Conflicting messages from legislators
It was very interesting that while the Speaker of the House of Representatives, Michael Peart, was concentrating last week on banning media access to more sections of Gordon House, members of the Senate felt that the media should be encouraging more people to attend sittings.
Leader of Opposition Business, Senator Anthony Johnson, first noted the empty public gallery at Friday’s sitting which debated the important Electoral Commission bill.
Senator Trevor Munroe (Government) also looked at the empty public gallery and associated himself with Senator Johnson’s remarks.
“I would like to suggest, however, that this is not only a result of public alienation, public concern with the growth of partisanship in our Parliament, and that certainly is one factor,” Munroe said. “But there is another factor, and that has to do with simple lack of information.
“To my great surprise, students at the tertiary level at the University of the West Indies, having passed through the primary, secondary levels, are quite unaware, in large numbers, that they have a right, if they so wish, to attend the Parliament,” he said. “Many of them will ask, what do they need? Do they need permission, do they need a ticket?”
Munroe felt the media could assist in making the public aware that they are welcome to attend. What he probably did not know is that both dailies had been carrying the schedule and agenda up to when they could get them by Friday evening.
Parliament has a website which never carries a schedule or agenda for the upcoming week.
Our understanding is that most of the seats in the public galleries on either side of the House, overlooking the members in the chamber, are to be removed and the area limited to police presence. A door is likely to be placed between Hansard and the Press gallery and journalists are being banned from the Hansard area which was actually once the province of a daily newspaper.
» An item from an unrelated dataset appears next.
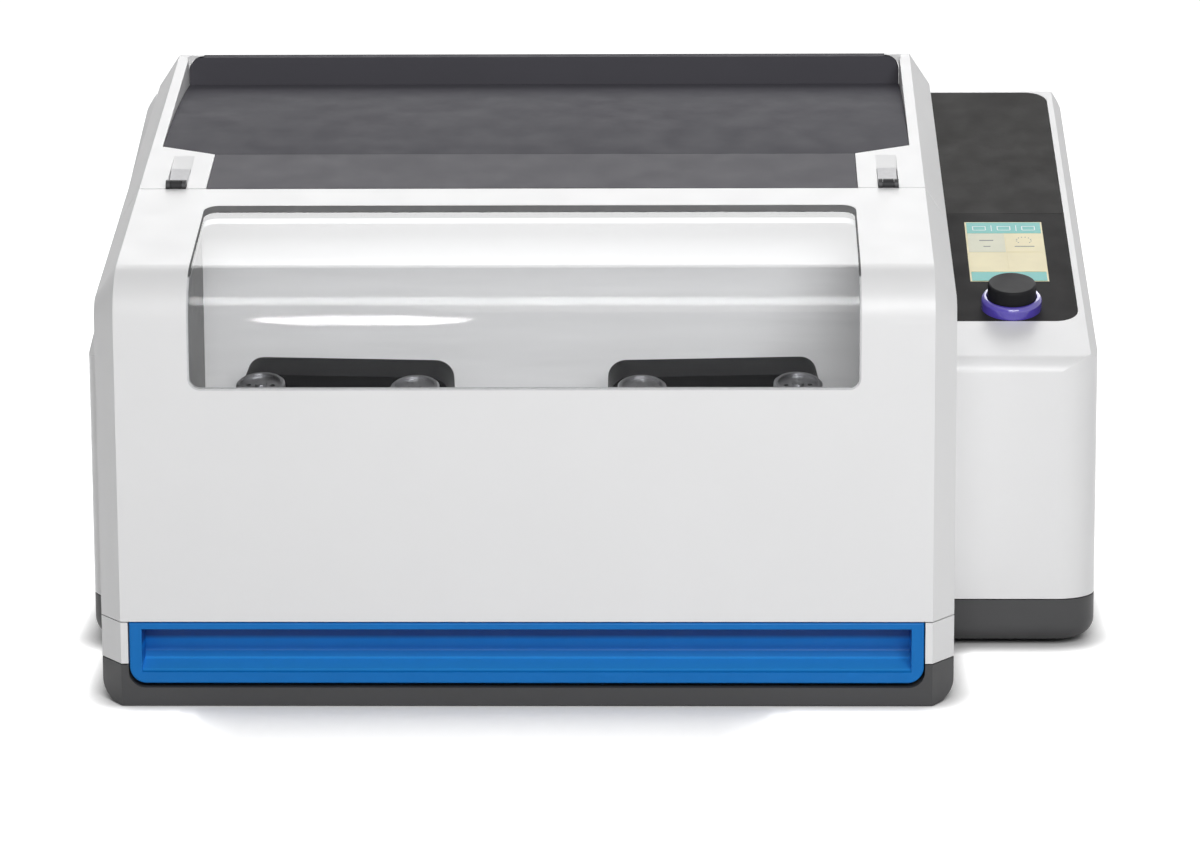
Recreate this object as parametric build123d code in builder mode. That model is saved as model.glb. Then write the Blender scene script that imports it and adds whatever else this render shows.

With the seating capacity for the public already less than 150, and with the increased police presence at sittings already taking up nearly half of those seats, the removal of more seats will certainly make it less attractive to the general public, much less students.
But even if 150 members of the public could be packed into that uncomfortable situation in Gordon House, there will still be approximately two-and-a-half million more Jamaicans who cannot attend sittings and would have to depend on the media to inform them about what happens inside.
So when the Speaker decides that he will further limit the access of the media to an already overcrowded Press gallery, how will that help the situation?
Probably these members who wish to improve the co-operation between the media and Parliament ought to have a talk with the Speaker and the Clerk to decide on what they really want.